Mussolini, a young soldier, emerged from World War I with many grievances against Italy and the performance of the Italian fighting forces in what had been an all-engulfing combat. A powerful orator, he invented the word fascism from the “fasces,” a bundle of rods enclosing an axe – the symbol of magisterial authority in the Etruscan era and and in ancient Rome.
Mussolini, at the head of masses of Italian believers, marched on Rome and coerced King Victor Emmanuel to give him political power in 1922, even before winning a questionable popular vote in 1924. Mussolini, and at least many of his adherents, believed that “Far from crushing the individual, the fascist state multiplies his energies, just as in a regiment a soldier is . . . multiplied by the number of his fellow soldiers.”

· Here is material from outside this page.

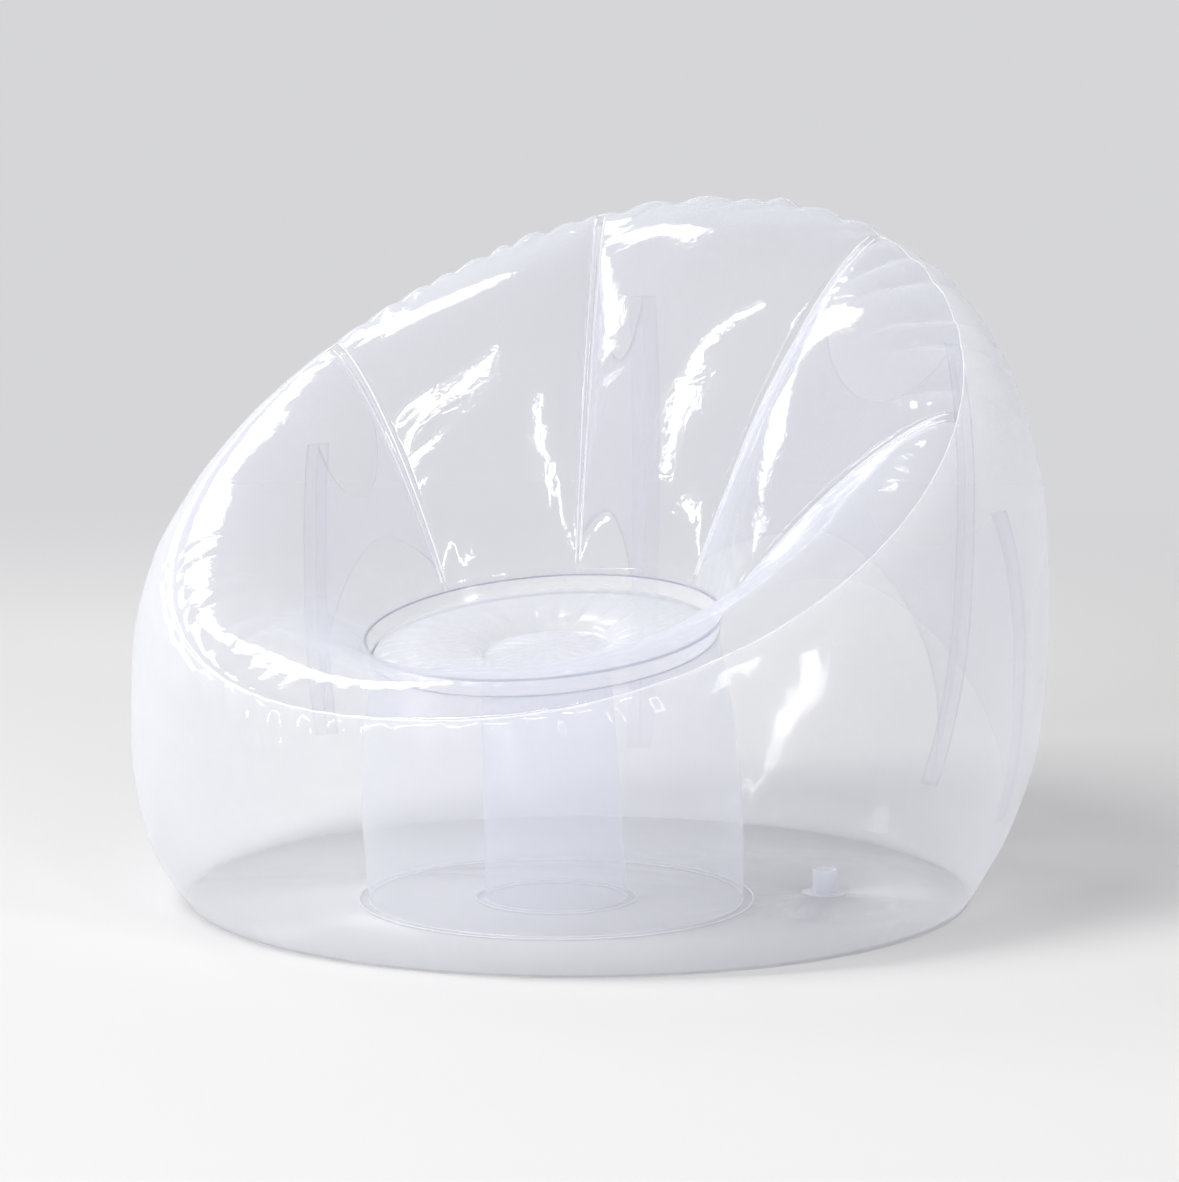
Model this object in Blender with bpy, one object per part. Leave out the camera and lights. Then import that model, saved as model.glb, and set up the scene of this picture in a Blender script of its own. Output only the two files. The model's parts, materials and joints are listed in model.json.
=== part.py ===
"""Inflatable bucket chair of clear film: metres, +Z up, front toward -Y.

The chair is a chamber of welded film. Its outer wall and its bucket lining meet at a sloping
round rim, and both are held in shape by four upright webs and by a pillar of two tubes under
the seat. Every upright section that holds the seat ring's side and the rim's side of one
heading is called a gore here, and all films are built on the gores.

A heading is the angle in degrees from the back of the chair, toward +X.
"""

import math

import bmesh
import bpy
import numpy as np
from mathutils import Matrix, Vector

# Film and clearances
FILM = 0.0005
GAP = 0.0003
WELD_GAP = 0.0005

# Overall sizes, with the chair's middle at the origin and the floor at zero
CHAIR_WIDTH = 0.990
CHAIR_DEPTH = 0.976
BACK_HEIGHT = 0.732
FRONT_HEIGHT = 0.254

# Rim, where the outer wall meets the lining
RIM_RADIUS = 0.418
RIM_FORWARD = 0.052
RIM_FALL_POWER = 1.16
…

That was the root of Mussolini’s approach, as he enunciated it. He and his close associates also claimed the peoples of the world were engaged in a struggle in which only the fittest should survive. It was the “natural right” of stronger peoples to conquer and rule weaker peoples. Winning wars demonstrates a people’s superiority as a nation and proves their fitness – another example of circular reasoning. It is exactly the kind of thinking that even today allows right-wing Republican candidates for Congress – like Joe Kent in Washington’s third district – to argue preposterously about how these United States needs to be governed.
Mussolini’s fascism rapidly morphed into totalitarianism, another new descriptive term that accurately portrayed to what complete control Mussolini aspired, and for twenty-one years imposed on the people of Italy. Fascism was premised on the state having absolute, heavily centralized, power over all major parts of society. That means that individuals no longer could exercise their personal wants or preferences. They had no rights, for persons were obligated to serve the needs of the entire society as determined by the state or the dictator. Hence totalitarianism, intrinsic to fascism and, today, to the kinds of populism (a misnomer, really) that Viktor Orban dictates in Hungary, Putin practices in Russia, Xi Jinping in China, and Modi moves toward with his emphasis on Hindutva, or Hindu (supposed values and ethos) hegemony imposing particular Hindu preferences of rights and liberties.
It was fundamental to Mussolini’s fascist state that a dictator ruled it and made all key decisions. He tamed capitalism by giving orders to both industrialists and labor leaders. He banned the press and all free expression. He banned free assembly. The dictator decreed how the economy ran and was organized, as in Min Aung Hlaing’s Myanmar, Nayib Bukele’s El Salvador, Emmerson Mnangagwa’s Zimbabwe, and Putin’s Russia (acting through his oligarchical satraps) . Strikes were illegal. The state exerted corporate control over a country’s place in the world economy.
In fascist Italy as in Nazi Germany, Mussolini and Hitler came to prominence and then to full power by promising to erase their people’s victimization at the hands of the victors of World War I – especially France and Britain. Slobodan Milosevic in Serbia had to hark back to the losing battle of Kosovo in 1389 between defending Orthodox Christians and invading Ottoman Muslims to remind his fellow Southern Slavs that they had long been victims. Trump and his followers are mythical victims, too, being “disenfranchised” by privileges “usurped” by African Americans, Latinos, and illicit free-loaders of all kinds, non-binary persons who seek to express their individuality, same-sex marriage proponents, and anyone who opposes the accustomed order, and thus threatens the status quo and the privileges to which white supremacists and white gun-shooters have long felt themselves entitled.
Fascists in the 1920s and 1930s, and now, stifle dissent as a matter of course, persecute minorities and minority rights, ostracize and harass persons who think for themselves and oppose group think (remember Animal Farm), and – as is in our faces now – strongly believe that strong states should demonstrate their strength by ruling weaker nations. Mussolini invaded Ethiopia and watched the League of Nations and Western powers do nothing. Putin is trying to achieve a similar result in Ukraine – turning everything on its head by calling the courageous defenders Nazis.
We do not yet know how the war in Ukraine will end. We do not yet know how many crypto fascists will be elected to Congress in November, and to governorships and secretary of stateships across the American nation. But as the sharp rise of the right in Europe, and its analogies in South Asia and South America suggest, the calamitous contest between freedom and dictatorship that we naively believed that we had won in 1789, and again in 1945, still must be battled once again.
Meloni somehow sees John Ronald Tolkien’s Lord of the Rings three-volume saga as a paean to fascism. But it really is about the titanic effort to free individuals from arbitrary and unchecked total control by a centralized state, and dictatorship.
The all-out struggle to prevent fascism from overtaking these United States in November is on-going, and victory more critical than ever.